The bottom line is, I had just about written off the entire part of the female lead and then Hagen appeared and I was pierced with the unanswerable desire to know what Night into Morning would have looked like featuring her Katherine Mead. I suspect it would have been far stronger. She could have put the weight of a shared life behind her remembrance of loss, a real edge of neediness on her desire to help, the wounded authority of someone who once scraped bottom herself and risks no condescension in speaking of suicide, when she had to use the memory of her husband to bring herself back from her own brink—all of the ambiguities that are present in the script but can't be drawn further by Davis who never delivers a line in a surprising way and does not possess, like Hagen, one of the qualities I prize most in actors, the ability not to care whether she looks good. Dammit, MGM. I am confident I have seen movies before where a star was conspicuously inadequate to a supporting player, but I am not sure I have seen a case that I take so personally. I am left feeling like Boyd McDonald, lamenting in 1984 that if America had felt compelled to elect a couple of actors, why couldn't it have chosen Robert Mitchum and Jane Russell instead of the Reagans? As long as we're talking about small parts, I appreciate the uncredited presence of Whit Bissell, unmacabrely selling gravestones. UC Berkeley more or less plays itself. Davis, though, couldn't have carried the girl next door. This crack-up brought to you by my careful backers at Patreon.
gwynnega: (Leslie Howard mswyrr)

[personal profile] gwynnega 2023-01-11 03:51 am (UTC)(link)
I can't understand what either of them was doing in movies except that they had their faces on the right way up.

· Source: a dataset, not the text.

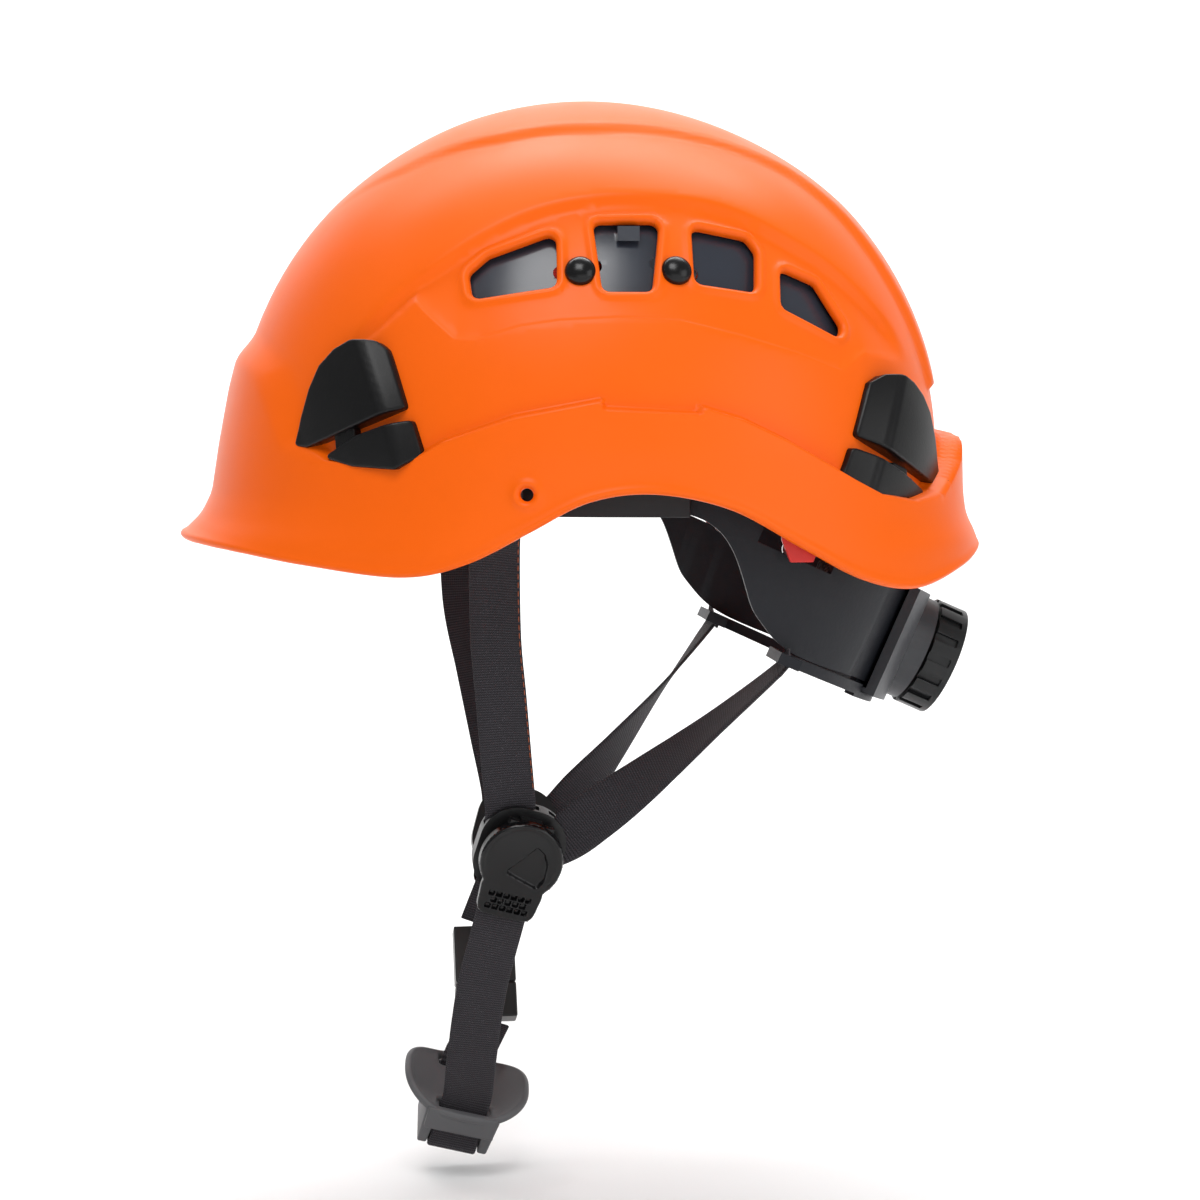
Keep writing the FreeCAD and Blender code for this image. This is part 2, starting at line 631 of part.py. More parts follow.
def make_knob():
    """Ribbed hand knob, its shaft, the pinion that drives both strips and the centre screw."""
    seat = NAPE.multiply(Placement(Vector(size("knob_seat"), 0, -size("knob_drop")), Rotation(Y_AXIS, 90)))
    knob = body("adjuster_knob", seat)
    disc = sketch(knob, "XY_Plane")
    circle(disc, 0, 0, "Sizes.knob_radius")
    pad(knob, disc, "Sizes.knob_thick")
    stem = sketch(knob, "XY_Plane")
    circle(stem, 0, 0, "Sizes.shaft_radius")
    pad(knob, stem, "10.3", reverse=True)
    grip = sketch(knob, "XY_Plane")
    rectangle(grip, 19.3, -1.5, 24, 1.5)
    polar(knob, pocket(knob, grip, "8.6", reverse=True), 16)
    dish = sketch(knob, "XY_Plane", size("knob_thick"))
    circle(dish, 0, 0, "Sizes.knob_radius - 5")
    pocket(knob, dish, "1.2")
    well = sketch(knob, "XY_Plane", size("knob_thick"))
    circle(well, 0, 0, "4.2")
    pocket(knob, well, "4")

    pinion_seat = NAPE.multiply(Placement(Vector(84.25, 0, -size("knob_drop")), Rotation(Y_AXIS, 90)))
    pinion = body("pinion", pinion_seat)
    hub = sketch(pinion, "XY_Plane")
    circle(hub, 0, 0, "Sizes.pinion_pitch - 1.1")
    pad(pinion, hub, "3.2")
    tooth = sketch(pinion, "XY_Plane")
    outline(tooth, [(4.0, -0.85), (6.6, -0.45), (6.6, 0.45), (4.0, 0.85)])
    polar(pinion, pad(pinion, tooth, "3.2"), int(size("pinion_teeth")))

    screw = body("knob_screw", seat)
    head = sketch(screw, "XY_Plane", size("knob_thick") - 4)
    circle(head, 0, 0, "3.6")
    pad(screw, head, "2.2")
    recess = sketch(screw, "XY_Plane", size("knob_thick") - 1.8)
    rectangle(recess, -2.4, -0.5, 2.4, 0.5)
    pocket(screw, recess, "1.1")


def make_hangers():
    """Side hangers from the shell wall; their pins carry the adjuster and run in its slots."""
    x = size("pin_x")
    z = size("pin_z")
    for name, side in SIDES:
        plate = side_prism([(x - 7, 16), (x + 7, 16), (x + 7, z + 4), (x + 4, z - 3.6), (x - 4, z - 3.6),
                            (x - 7, z + 4)], 87.7, 89.7)
        foot = block((x - 7, 87.7, 10), (x + 7, 120, 16))
        hanger = plate.fuse(foot).removeSplitter().common(fitting_space())
        node(feature(f"{name}_hanger_plate", for_side(hanger, side)), f"{name}_hanger")
        pin = Part.makeCylinder(size("pin_radius"), 12.7, Vector(x, 77, z), Y_AXIS)
        head = Part.makeCylinder(4.5, 1.6, Vector(x, 75.6, z), Y_AXIS)
        pin = pin.fuse(head).cut(hanger)
        node(feature(f"{name}_pin_solid", for_side(pin, side)), f"{name}_tilt_pin")


# ---------------------------------------------------------------- chin webbing
RIGHT_SHIFT = Vector(7, 0, -8)
DIVIDER_CENTRE = Vector(-34.6, 51, -124.7)
DIVIDER_TURN = Rotation(X_AXIS, -15).multiply(Rotation(Y_AXIS, 16))
FRONT_LEAN = 16.0
EYE_CLEAR = -44.1
SWING_PIVOT = Vector(-41.5, -46.5, -147.5)
BUCKLE_FACE = Vector(-40, 33, -188)
BUCKLE_LEAN = 27.4
CUP = Placement(Vector(-51.5, 0, -222), Rotation(Y_AXIS, 14).multiply(Rotation(X_AXIS, 18)))


def divider_place(side):
    centre = Vector(DIVIDER_CENTRE)
    if side > 0:
        centre = centre + RIGHT_SHIFT
    return Placement(centre, DIVIDER_TURN)


def divider_local(side, x, y, z):
    """A place given in the divider's own frame, on the +Y side."""
    return divider_place(side).multVec(Vector(x, y, z))


def make_head_straps():
    above_eye = block((0, 0, EYE_CLEAR), (120, 120, 0))
    above_eye.Placement = NAPE.multiply(above_eye.Placement)
    for name, side in SIDES:
        turn = DIVIDER_TURN
        across = turn.multiply(Rotation(Y_AXIS, -FRONT_LEAN)).multVec(X_AXIS)
        top = divider_local(side, -7.7, -5.8, 14.6)
        front = ribbon([(-46.5, 93.5, 10), (-45.7, 75, -15.5), (-44.6, 68.0, -45), tuple(top)],
                       [(0.94, 0.33, 0.1), (0.94, 0.33, 0), (0.95, 0.3, 0), tuple(across)])
        node(feature(f"{name}_front_web", for_side(front, side)), f"{name}_front_strap")
        anchor = block((-57, 88, 12.0), (-36, 118, 17)).common(fitting_space())
        node(feature(f"{name}_strap_anchor_solid", for_side(anchor, side)), f"{name}_strap_anchor")
        eye = NAPE.multVec(Vector(36.5, 78.5, -45.2))
        entry = divider_local(side, 14.2, -5.8, 7.6)
        inner = turn.multVec(Vector(0.6, 0, -0.8))
        middle = [eye + (entry - eye) * share for share in (0.3, 0.6)]
        rear = ribbon([tuple(eye), tuple(middle[0]), tuple(middle[1]), tuple(entry)],
                      [(0, 1, 0), (0.15, 0.97, -0.2), (0.4, 0.7, -0.5), tuple(inner)])
        rear = rear.cut(above_eye)
        node(feature(f"{name}_rear_web", for_side(rear, side)), f"{name}_rear_strap")


def make_divider(name, side):
    """Cam divider: slotted base, pinned cam lever with finger tab, and inner lock plate."""
    place = divider_place(side)
    half = size("base_width") / 2
    face_y = -2.6
    back_y = -9.0
    base = block((-half, back_y, -17), (half, face_y, 17))
    base = round_wall_edges(base, 13.0, Y_AXIS)
    web_slot = block((-9.8, -7.4, -40), (9.8, -4.2, 0))
    front_slot = block((-9.8, -7.4, -12), (9.8, -4.2, 40))
    front_slot.rotate(Vector(0, 0, 0), Y_AXIS, -FRONT_LEAN)
    front_slot.translate(Vector(-3, 0, 0))
    rear_slot = Part.makeBox(40, 3.2, 19.6, Vector(0, -7.4, -9.8))
    rear_slot.rotate(Vector(0, 0, 0), Y_AXIS, -37)
    rear_slot.translate(Vector(3, 0, 2))
    base = base.cut(web_slot).cut(front_slot).cut(rear_slot)
    z = size("hinge_height")
    y = 0.5
    ear = block((-4, face_y - 0.5, z - 1.8), (4, y, z + 1.8))
    ear = ear.fuse(Part.makeCylinder(1.8, 8, Vector(-4, y, z), X_AXIS))
    bore = Part.makeCylinder(size("hinge_radius") + 0.05, 40, Vector(-20, y, z), X_AXIS)
    base = base.fuse(ear).cut(bore).removeSplitter()

    radius = size("disc_radius")
    disc = Part.makeCylinder(radius, size("disc_thick"), Vector(0, 2.5, 0), Y_AXIS)
    tab = side_prism([(-11, -9), (11, -9), (9.5, -21.5), (-9.5, -21.5)], 2.5, 2.5 + size("disc_thick"))
    tab = round_wall_edges(tab, 2.0, Y_AXIS)
    lever = disc.fuse(tab)
    for start in (-8, 4.3):
        lug = block((start, y, z - 1.9), (start + 3.7, 3.0, z + 1.9))
        lug = lug.fuse(Part.makeCylinder(1.9, 3.7, Vector(start, y, z), X_AXIS))
        lever = lever.fuse(lug)
    cam = block((-7, -1.8, -6), (7, 2.8, 4))
    lever = lever.fuse(round_wall_edges(cam, 1.5, X_AXIS)).cut(bore).removeSplitter()

    pin = Part.makeCylinder(size("hinge_radius"), 16, Vector(-8, y, z), X_AXIS)
    lock = Part.makeCylinder(9.5, 1.8, Vector(0, back_y - 1.8, 1), Y_AXIS)
    for part, shape in (("base", base), ("lever", lever), ("pin", pin), ("lock_plate", lock)):
        solid = for_side(placed(shape, place), side)
        node(feature(f"{name}_divider_{part}_solid", solid), f"{name}_divider_{part}")


def cup_place(x, y, z):
    return CUP.multVec(Vector(x, y, z))


BUCKLE = Placement(BUCKLE_FACE, Rotation(X_AXIS, -BUCKLE_LEAN))


def make_chin_strap():
    start = SWING_PIVOT
    points = [start, Vector(-47.2, -36, -175.4), Vector(-50, -24, -204), cup_place(0, -12.5, 2),
              cup_place(0, -12.5, -17), cup_place(0, 12.5, -17), cup_place(0, 12.5, 2),
              BUCKLE.multVec(Vector(0, 0, -14.2))]
    level = CUP.Rotation.multVec(X_AXIS)
    upper = Rotation(Y_AXIS, 11).multVec(X_AXIS)
    acrosses = [upper, upper, level, level, level, level, level, X_AXIS]
    strap = ribbon([tuple(p) for p in points], [tuple(a) for a in acrosses])
    node(feature("chin_web", strap), "chin_strap")
    bottom = divider_local(1, 0, -5.8, -17.3)
    top = BUCKLE.multVec(Vector(0, 0, size("socket_length") + 2.4))
    link = ribbon([tuple(bottom), tuple(top)], [tuple(DIVIDER_TURN.multVec(X_AXIS)), (1, 0, 0)])
    node(feature("buckle_web", link), "buckle_strap")


def make_buckle():
    """Side-release buckle between the right divider and the chin strap."""
    half = size("buckle_width") / 2
    deep = size("buckle_thick") / 2
    length = size("socket_length")
    socket = body("buckle_socket", BUCKLE)
    profile = sketch(socket, "XY_Plane")
    rectangle(profile, -half, -deep, half, deep)
    pad(socket, profile, "Sizes.socket_length")
    cavity = sketch(socket, "XY_Plane")
    rectangle(cavity, -half + 2, -deep + 2, half - 2, deep - 2)
    pocket(socket, cavity, "15", reverse=True)
    web_slot = sketch(socket, "XY_Plane", length)
    rectangle(web_slot, -9.8, -1.6, 9.8, 1.6)
    pocket(socket, web_slot, "3")

    plug = body("buckle_plug", BUCKLE)
    bar = sketch(plug, "XY_Plane", -0.3)
    rectangle(bar, -half, -deep, half, deep)
    pad(plug, bar, "13.5", reverse=True)
    for low, high in ((-half + 3, -half + 6.5), (half - 6.5, half - 3), (-1.5, 1.5)):
        prong = sketch(plug, "XY_Plane", -0.3)
        rectangle(prong, low, -deep + 3, high, deep - 3)
        pad(plug, prong, "12")


def make_chin_cup():
    """Saddle-shaped chin rest with two webbing slots and side cheeks under it."""
    half_length = size("cup_length") / 2
    half_width = size("cup_width") / 2
    sag = 7.0
    thick = 2.4
    low = Part.Arc(Vector(-half_length, 0, sag), Vector(0, 0, 0), Vector(half_length, 0, sag))
    high = Part.Arc(Vector(half_length, 0, sag + thick), Vector(0, 0, thick),
                    Vector(-half_length, 0, sag + thick))
    ends = [Part.LineSegment(low.EndPoint, high.StartPoint), Part.LineSegment(high.EndPoint, low.StartPoint)]
    wire = Part.Wire([low.toShape(), ends[0].toShape(), high.toShape(), ends[1].toShape()])
    saddle = Part.Face(wire).extrude(Vector(0, 2 * half_width, 0))
    saddle.translate(Vector(0, -half_width, 0))
    plan = Part.Face(Part.Wire([Part.Ellipse(Vector(0, 0, -5), half_length * 1.12,
                                             half_width * 1.12).toShape()]))
    saddle = saddle.common(plan.extrude(Vector(0, 0, 40)))
    under = block((-13, -half_width + 1, -8), (13, half_width - 1, 1.5))
    cheeks = [block((x - 1.7, -half_width + 4, -16.5), (x + 1.7, half_width - 4, 0)) for x in (-11.3, 11.3)]
    cup = saddle.fuse([under] + cheeks)
    for y in (-12.5, 12.5):
        cup = cup.cut(block((-9.6, y - 6.0, -30), (9.6, y + 6.0, 30)))
    node(feature("cup_saddle", placed(cup.removeSplitter(), CUP)), "chin_cup")


# ---------------------------------------------------------------- build and export
shell_outside = make_shell()
make_clips(shell_outside)
doc.recompute()
make_shutters()
make_rivets()
make_headband()
make_crown()
make_anchors()
make_wings()
make_housing()
make_cradle()
make_knob()
make_hangers()
make_head_straps()
for side_name, side_sign in SIDES:
    make_divider(side_name, side_sign)
make_chin_strap()
make_buckle()
make_chin_cup()
doc.recompute()

for obj in doc.Objects:
    if "Invalid" in obj.State or "Error" in obj.State:
        raise RuntimeError(f"{obj.Name} did not recompute")
os.makedirs("parts", exist_ok=True)
for name, obj in nodes.items():
    shape = obj.Shape
    if shape.isNull() or not shape.isValid() or not shape.Solids:
        raise RuntimeError(f"{name} has no valid solid")
    shape.exportStep(f"parts/{name}.step")
    print(f"{name:26s} {len(shape.Solids)} solid {shape.Volume / 1000:8.2f} cm3")
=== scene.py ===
"""Looks of the arborist helmet: moulded shell, vents, clips, suspension, nape ratchet and chin webbing.

Lengths inside the shape functions are millimetres; meshes are written in metres.
"""
import bmesh
import bpy
import json
import math
import numpy as np
from mathutils import Matrix, Vector
from mathutils.geometry import delaunay_2d_cdt


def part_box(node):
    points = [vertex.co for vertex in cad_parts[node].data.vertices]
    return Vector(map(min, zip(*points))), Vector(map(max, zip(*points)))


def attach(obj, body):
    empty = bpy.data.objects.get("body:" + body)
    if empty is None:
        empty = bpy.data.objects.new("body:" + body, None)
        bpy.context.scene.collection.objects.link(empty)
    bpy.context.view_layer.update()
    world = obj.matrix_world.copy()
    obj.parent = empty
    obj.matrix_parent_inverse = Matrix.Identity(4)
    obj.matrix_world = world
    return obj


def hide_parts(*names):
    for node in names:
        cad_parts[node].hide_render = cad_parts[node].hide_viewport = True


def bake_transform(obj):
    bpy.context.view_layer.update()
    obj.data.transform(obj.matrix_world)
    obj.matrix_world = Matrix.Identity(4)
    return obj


MM = 0.001
CORNER_ANGLE = math.radians(40)
SIDES = (("left", -1), ("right", 1))

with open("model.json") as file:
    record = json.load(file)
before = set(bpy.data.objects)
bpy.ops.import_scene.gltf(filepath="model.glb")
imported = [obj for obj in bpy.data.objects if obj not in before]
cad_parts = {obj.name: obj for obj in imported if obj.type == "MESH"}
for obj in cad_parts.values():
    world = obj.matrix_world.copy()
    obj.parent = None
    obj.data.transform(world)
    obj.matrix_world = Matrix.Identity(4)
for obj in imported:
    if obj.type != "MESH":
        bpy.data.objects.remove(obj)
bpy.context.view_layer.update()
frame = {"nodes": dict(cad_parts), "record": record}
JOINTS = {joint["name"]: joint for joint in frame["record"]["behaviour"]["joints"]}
BODY_OF = {node: body for body, names in frame["record"]["behaviour"]["bodies"].items() for node in names}


def joint_place(name):
    """Where a joint's axis passes, in millimetres."""
    return np.array(JOINTS[name]["pos_m"]) / MM


# ---------------------------------------------------------------- materials
def new_group(name, inputs, outputs):
    group = bpy.data.node_groups.new(name, "ShaderNodeTree")
    for label, kind, value in inputs:
        socket = group.interface.new_socket(label, in_out="INPUT", socket_type=kind)
        socket.default_value = value
    for label, kind in outputs:
        group.interface.new_socket(label, in_out="OUTPUT", socket_type=kind)
    return group, group.nodes.new("NodeGroupInput"), group.nodes.new("NodeGroupOutput")


def add(tree, kind, **values):
    """A node with its properties or unlinked inputs set by name."""
    made = tree.nodes.new(kind)
    for key, value in values.items():
        if key in made.inputs:
            made.inputs[key].default_value = value
        else:
            setattr(made, key, value)
    return made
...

Me neither. There have been a number of occasions when I've seen a synopsis for an old film and said, "That looks interesting! Why haven't I ever seen it? Oh." (Because it starred Reagan.)

I don't think I've ever seen Jean Hagen not being wonderful.

(To this day, whenever I see Whit Bissell appear on screen, I yell, "Whit Bissell!")
swan_tower: (Default)

[personal profile] swan_tower 2023-01-11 04:14 am (UTC)(link)
I can't understand what either of them was doing in movies except that they had their faces on the right way up

Heeee. This legit made me laugh out loud (and then read it to my husband and my sister).
selkie: (Default)

[personal profile] selkie 2023-01-11 04:01 pm (UTC)(link)
So it's possible I'm a better actor than Reagan?
I am glad to have read this review! Thank you for writing it!
asakiyume: created by the ninja girl (Default)

[personal profile] asakiyume 2023-01-21 12:57 am (UTC)(link)
Before I even got to what you wrote on Jean Hagan, I was intrigued enough by your description of Nancy Davis's flat performance (a solid block; slice it and you would find the same thing clear through--loved that) to take a look on Youtube, and by God, you are absolutely right. Dreadful: a "Now, now. Pick up that away and let's get you to bed" approach to handling grief. YUCK.

Then I got to your paragraph on Jean Hagan and thought, Well I have to see that! And if you're not 100 percent right there, too. What a charmer! I was grinning through that whole scene.

... Not enough to watch the whole movie, though.
asakiyume: created by the ninja girl (Default)

[personal profile] asakiyume 2023-01-21 12:40 pm (UTC)(link)
Oh man, thank you for understanding me despite my failure to edit completely on my comment: "Pick up that away" was my incomplete edit away from "Put that away" to "Pick that up" -_-

And let's imagine that alternative-universe film with dedication and determination--it sounds like a way more satisfying story.